-------- GIVEN INFORMATION --------

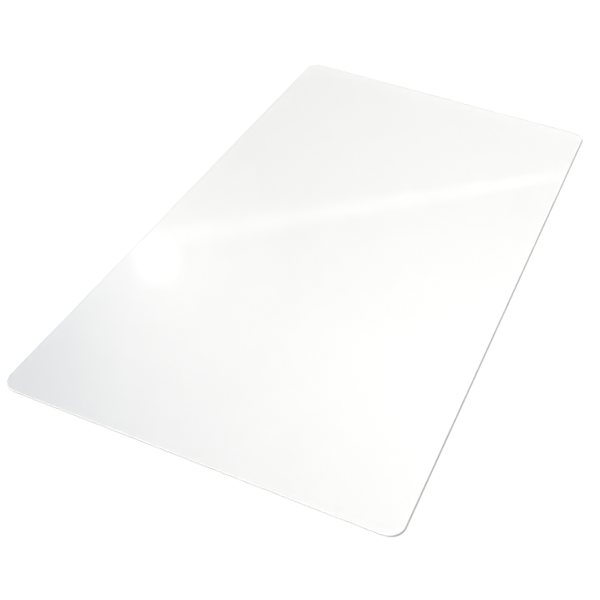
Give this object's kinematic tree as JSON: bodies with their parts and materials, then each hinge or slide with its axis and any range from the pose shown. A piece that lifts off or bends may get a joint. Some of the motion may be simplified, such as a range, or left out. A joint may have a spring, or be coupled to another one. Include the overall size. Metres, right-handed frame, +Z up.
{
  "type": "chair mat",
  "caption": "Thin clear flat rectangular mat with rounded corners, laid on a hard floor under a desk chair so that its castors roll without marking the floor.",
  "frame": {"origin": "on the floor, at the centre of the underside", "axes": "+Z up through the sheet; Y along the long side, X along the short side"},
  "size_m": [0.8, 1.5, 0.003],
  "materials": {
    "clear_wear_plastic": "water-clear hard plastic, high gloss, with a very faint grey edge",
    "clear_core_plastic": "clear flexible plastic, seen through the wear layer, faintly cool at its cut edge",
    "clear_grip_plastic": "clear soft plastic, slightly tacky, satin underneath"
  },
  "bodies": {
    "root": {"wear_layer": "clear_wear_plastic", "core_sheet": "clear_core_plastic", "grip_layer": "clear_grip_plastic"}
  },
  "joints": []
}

--------

▸ EXERCISE BRIEF: Your task is to reproduce the whole listing exactly.

▸ OUTPUT FOR THIS EXERCISE:
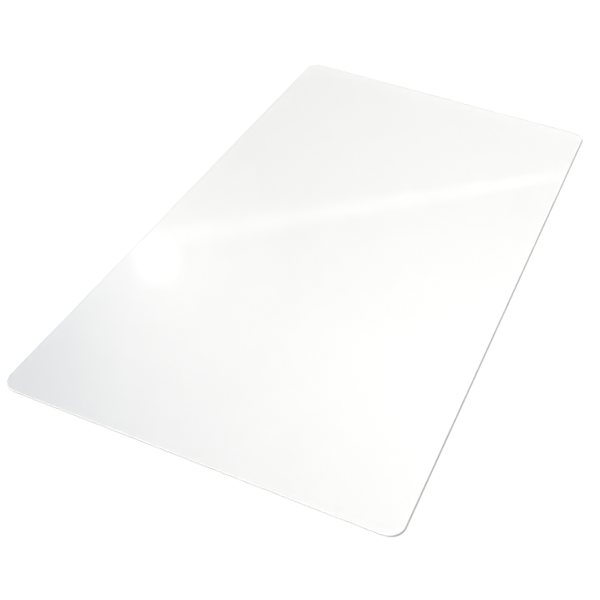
Give this object's kinematic tree as JSON: bodies with their parts and materials, then each hinge or slide with its axis and any range from the pose shown. A piece that lifts off or bends may get a joint. Some of the motion may be simplified, such as a range, or left out. A joint may have a spring, or be coupled to another one. Include the overall size. Metres, right-handed frame, +Z up.
{
  "type": "chair mat",
  "caption": "Thin clear flat rectangular mat with rounded corners, laid on a hard floor under a desk chair so that its castors roll without marking the floor.",
  "frame": {"origin": "on the floor, at the centre of the underside", "axes": "+Z up through the sheet; Y along the long side, X along the short side"},
  "size_m": [0.8, 1.5, 0.003],
  "materials": {
    "clear_wear_plastic": "water-clear hard plastic, high gloss, with a very faint grey edge",
    "clear_core_plastic": "clear flexible plastic, seen through the wear layer, faintly cool at its cut edge",
    "clear_grip_plastic": "clear soft plastic, slightly tacky, satin underneath"
  },
  "bodies": {
    "root": {"wear_layer": "clear_wear_plastic", "core_sheet": "clear_core_plastic", "grip_layer": "clear_grip_plastic"}
  },
  "joints": []
}